Free-range chickens have more room to move around and have access to the outdoors, and organic means the birds were fed organic feed. Pasture-raised chickens regularly spend time outdoors where they are exposed to sunshine and have the opportunity to eat grass and insects.
Scratching in dirt and grass, basking in the sun, bathing in the rain, and hunting for and eating bugs are natural chicken behaviors. When these activities are restricted, the health of the chicken is compromised. Poultry and eggs that come from pastured chickens are healthier, more nutritious, and tastier than factory farm products.
Healthy poultry meat is pink-colored, sweet-smelling, and more elastic than that produced from factory chickens. When cooked, the meat is more tender, juicier, and fresher tasting.
Now that you know everything you could possibly need to know about how to roast a chicken, buy one, and make the most of the leftovers, what are you waiting for? Go get a chicken and roast it up!
How to Roast a Chicken
- 1/4 c butter, or fat of choice
- 3 lb whole chicken
- 1 lemon
- 1 bunch fresh rosemary
- 1 tsp. coarse sea salt, plus more to taste
- 1 tsp. ground black pepper, to taste
- Preheat the oven to 375F and remove butter from the fridge to soften.
- Remove chicken from package, remove giblet bag from chicken cavity, rinse well, and pat dry.
- Place chicken in a shallow baking dish with legs under.
- Slice lemon in half and shove the halves and half of the rosemary into the chicken cavity.
- Rub softened butter over chicken skin.
- Chop the remaining rosemary. Sprinkle chicken generously with half of the sea salt, pepper and rosemary.
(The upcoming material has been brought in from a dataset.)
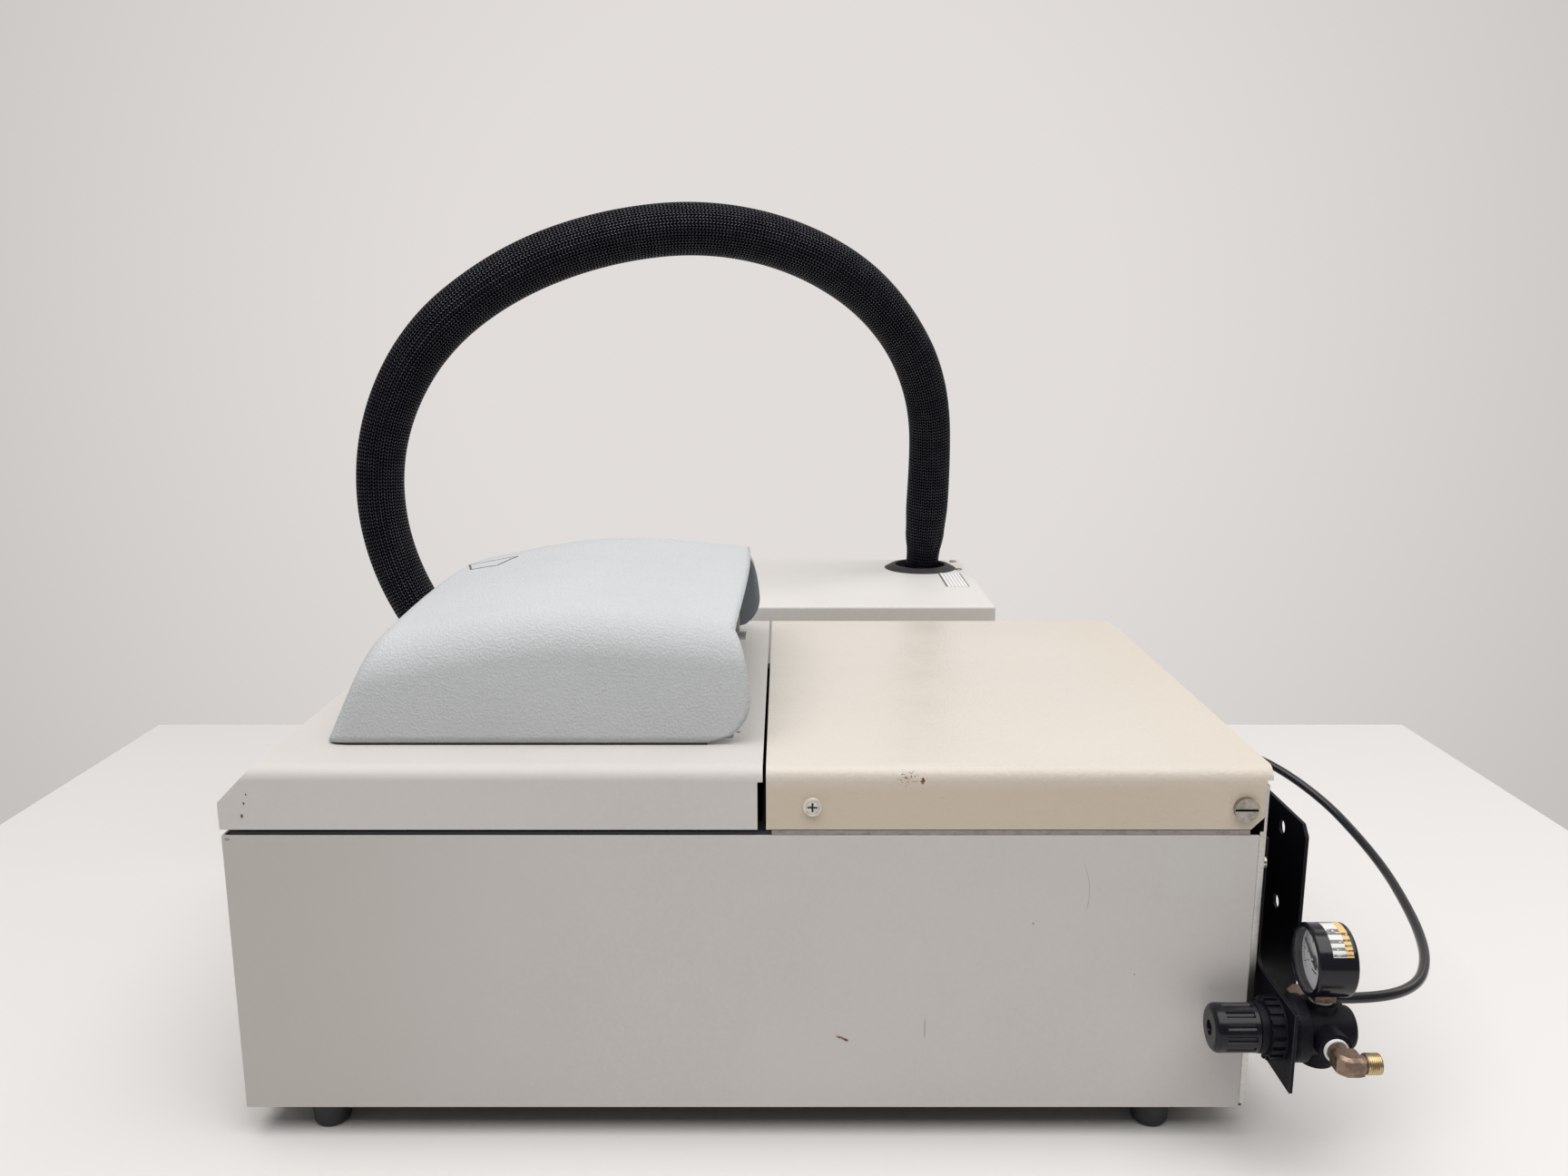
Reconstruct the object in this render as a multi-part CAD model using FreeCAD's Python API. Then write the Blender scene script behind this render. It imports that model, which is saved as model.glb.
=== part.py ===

- Bake for 30 minutes, then using tongs and/or potholders, gently flip the chicken so that the legs are up.
- Sprinkle the flip side of the chicken with the rest of the rosemary and the remaining salt and pepper, and bake for an additional 20 minutes per pound. The chicken is done when a meat thermometer inserted into the leg or inner thigh (avoiding the bone) reads 165F and the skin is nicely browned and crisp.